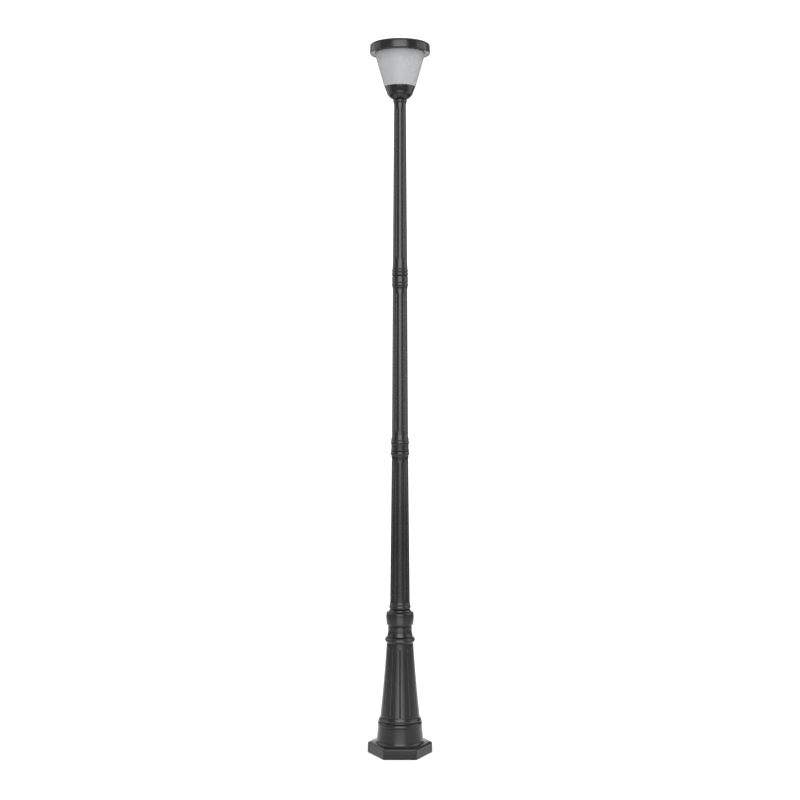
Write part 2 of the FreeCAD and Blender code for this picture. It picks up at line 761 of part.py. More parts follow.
def internal_leads():
    """Straight leads from the panel to the board and from the board to the LEDs, and two bent battery leads."""
    board_top = BOARD_LEVEL + BOARD_SIZE[2]
    leads = [lead((x, -40.0, board_top), (x, -40.0, PANEL_BOARD[0])) for x in (-6.0, 6.0)]
    leads += [lead((x, y, TRAY_UNDERSIDE), (x, y, BOARD_LEVEL)) for x, y in LED_LEAD_HOLES]
    holder_side = BATTERY_ROW_Y - BATTERY_PITCH - 1.0
    lead_level = CAP_FLOOR + 5.0
    for x in (-14.0, 14.0):
        leads.append(lead((x, holder_side, lead_level), (x, -38.0, lead_level), (x, -38.0, BOARD_LEVEL)))
    return Part.makeCompound(leads)


# ---- Push button -----------------------------------------------------------------------------------

BUTTON_TRAVEL = 2.0
COLLAR_LOW = CAP_FLOOR + REST_GAP
COLLAR_HIGH = COLLAR_LOW + 1.2
SWITCH_LOW = BOARD_LEVEL - 4.0


def mode_button():
    """Button with a collar that keeps it in the tray and a thin stem that reaches towards the switch."""
    cap = rod(BUTTON_RADIUS, TRAY_UNDERSIDE - 3.0, COLLAR_LOW, 0.0, BUTTON_Y)
    collar = rod(BUTTON_RADIUS + 1.5, COLLAR_LOW, COLLAR_HIGH, 0.0, BUTTON_Y)
    stem = rod(1.5, COLLAR_HIGH, SWITCH_LOW - BUTTON_TRAVEL - REST_GAP, 0.0, BUTTON_Y)
    return cap.fuse(collar).fuse(stem).removeSplitter()


def button_spring():
    return tube(3.2, 2.4, COLLAR_HIGH + 0.1, SWITCH_LOW, 0.0, BUTTON_Y)


def switch_body():
    return block(9.0, 9.0, SWITCH_LOW, BOARD_LEVEL, 0.0, BUTTON_Y)


# ---- Output ----------------------------------------------------------------------------------------

PIECES = {
    "base_foot": base_foot(),
    "pedestal": pedestal(),
    "tie_rod": tie_rod(),
    "tie_washer": tie_washer(),
    "tie_nut": tie_nut(),
    "foot_nipple": nipple(FOOT_JOINT, FOOT_NIPPLE),
    "lower_shaft": lower_shaft(),
    "lower_nipple": nipple(LOWER_JOINT, LOWER_NIPPLE),
    "middle_shaft": middle_shaft(),
    "upper_nipple": nipple(UPPER_JOINT, UPPER_NIPPLE),
    "upper_shaft": upper_shaft(),
    "joint_set_screws": joint_set_screws(),
    "head_nipple": head_nipple(),
    "cup": cup(),
    "cup_washer": cup_washer(),
    "cup_nut": cup_nut(),
    "seat_gasket": seat_gasket(),
    "shade": shade(),
    "shade_washer": shade_washer(),
    "shade_nut": shade_nut(),
    "cap_housing": cap_housing(),
    "cap_bezel": cap_bezel(),
    "cap_gasket": cap_gasket(),
    "panel_seal": panel_seal(),
    "panel_board": panel_board(),
    "solar_cells": solar_cells(),
    "panel_glass": panel_glass(),
    "electronics_tray": electronics_tray(),
    "tray_screws": tray_screws(),
    "led_board": led_board(),
    "leds": leds(),
    "led_lens": led_lens(),
    "lens_screws": lens_screws(),
    "battery_holder": battery_holder(),
    "battery_cells": battery_cells(),
    "battery_contacts": battery_contacts(),
    "control_board": control_board(),
    "board_screws": board_screws(),
    "board_parts": board_parts(),
    "internal_leads": internal_leads(),
    "switch_body": switch_body(),
    "button_spring": button_spring(),
    "mode_button": mode_button(),
}

os.makedirs("parts", exist_ok=True)
for name, shape in PIECES.items():
    solids = shape.Solids
    print(f"{name}: {len(solids)} solid(s), valid {shape.isValid()}, {shape.Volume / 1000:.2f} cm3")
    shape.exportStep(f"parts/{name}.step")
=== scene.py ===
import json
import math

import bmesh
import bpy
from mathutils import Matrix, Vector


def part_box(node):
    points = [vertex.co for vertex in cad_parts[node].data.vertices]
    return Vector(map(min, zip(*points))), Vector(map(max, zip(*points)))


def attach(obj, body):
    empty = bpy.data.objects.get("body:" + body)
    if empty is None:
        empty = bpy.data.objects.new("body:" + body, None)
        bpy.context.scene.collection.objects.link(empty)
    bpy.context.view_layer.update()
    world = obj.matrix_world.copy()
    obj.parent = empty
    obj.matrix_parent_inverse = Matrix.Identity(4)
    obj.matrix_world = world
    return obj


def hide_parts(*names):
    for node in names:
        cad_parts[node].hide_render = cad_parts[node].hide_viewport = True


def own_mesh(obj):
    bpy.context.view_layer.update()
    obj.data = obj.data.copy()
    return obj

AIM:
Quote the data above from the line containing "for name, shape" to the line containing "bpy.context.scene.collection.objects.link(empty)", inclusive, and stop.

COMPLETE RESPONSE:
for name, shape in PIECES.items():
    solids = shape.Solids
    print(f"{name}: {len(solids)} solid(s), valid {shape.isValid()}, {shape.Volume / 1000:.2f} cm3")
    shape.exportStep(f"parts/{name}.step")
=== scene.py ===
import json
import math

import bmesh
import bpy
from mathutils import Matrix, Vector


def part_box(node):
    points = [vertex.co for vertex in cad_parts[node].data.vertices]
    return Vector(map(min, zip(*points))), Vector(map(max, zip(*points)))


def attach(obj, body):
    empty = bpy.data.objects.get("body:" + body)
    if empty is None:
        empty = bpy.data.objects.new("body:" + body, None)
        bpy.context.scene.collection.objects.link(empty)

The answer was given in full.